The small British force traveled south with unloaded muskets, to prevent an accidental shot from alerting their enemy. When they reached Stoney Creek around 2:30, the attackers quietly captured or killed many of the sentries on the main road. Thinking their surprise was complete, the Redcoats cheered and attacked the meadow with fixed bayonets. They found nothing but dying cooking fires. The noise of their attack alerted the entire army on the ridge, who quickly took their fighting positions.
The Chaotic Battle of Stoney Creek
The element of surprise gone, the frustrated attackers loaded their muskets. The British 49th regiment would advance on the left and the 8th (King’s) regiment on the right. While they were forming, the Americans opened fire with muskets and artillery. The British regulars began to retreat, but then Major Plenderleath and 20 men of the 49th regiment bravely attacked and captured four fieldpieces. They turned the cannon and began firing on the Americans while the British troops regrouped and joined them. The American defensive line was split into two parts.
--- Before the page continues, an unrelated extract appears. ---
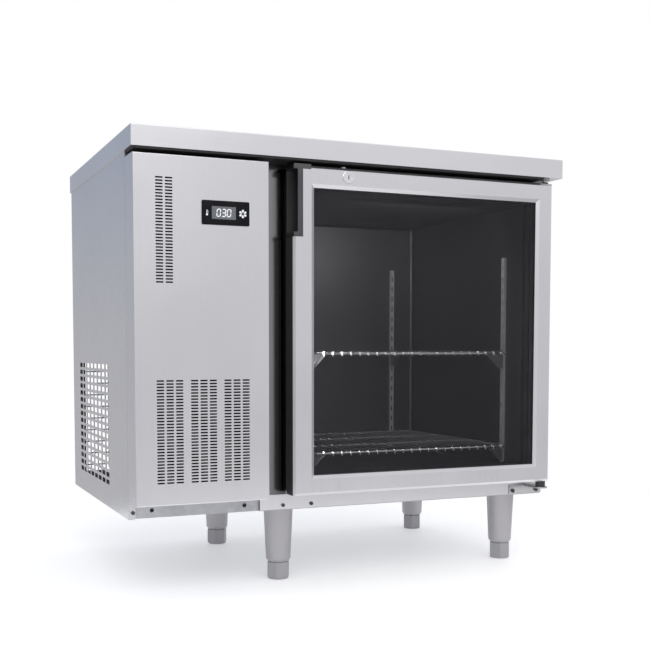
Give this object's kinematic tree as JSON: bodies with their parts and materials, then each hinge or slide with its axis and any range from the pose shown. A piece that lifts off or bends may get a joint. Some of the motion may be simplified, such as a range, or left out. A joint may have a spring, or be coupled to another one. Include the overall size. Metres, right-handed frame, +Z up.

In the darkness, chaos ensued.
Units were mixed together on both sides. Officers became separated from their men. Soldiers from the same units fired at each other. The American General Chandler was captured while trying to rally American artillerists, who turned out to be British soldiers. General Winder was also captured. By dawn, the British units were scattered but held the enemy encampment. The Americans had been pushed off the ridge and units were regrouping a short distance away.
Eventually, the Americans withdrew to Forty Mile Creek and then to Fort George. Technically, General Vincent won the battle because he had possession of the American camp the next morning; however, he had suffered more casualties than the Americans. The British had 23 killed, 136 wounded, and 55 for a total of 214, or almost a third of the attacking force. The American casualties were approximately 150-200 soldiers.
As a result of his string of failures, General Dearborn was replaced during the summer of 1813 by General James Wilkinson, who soon began planning an attack on Montreal.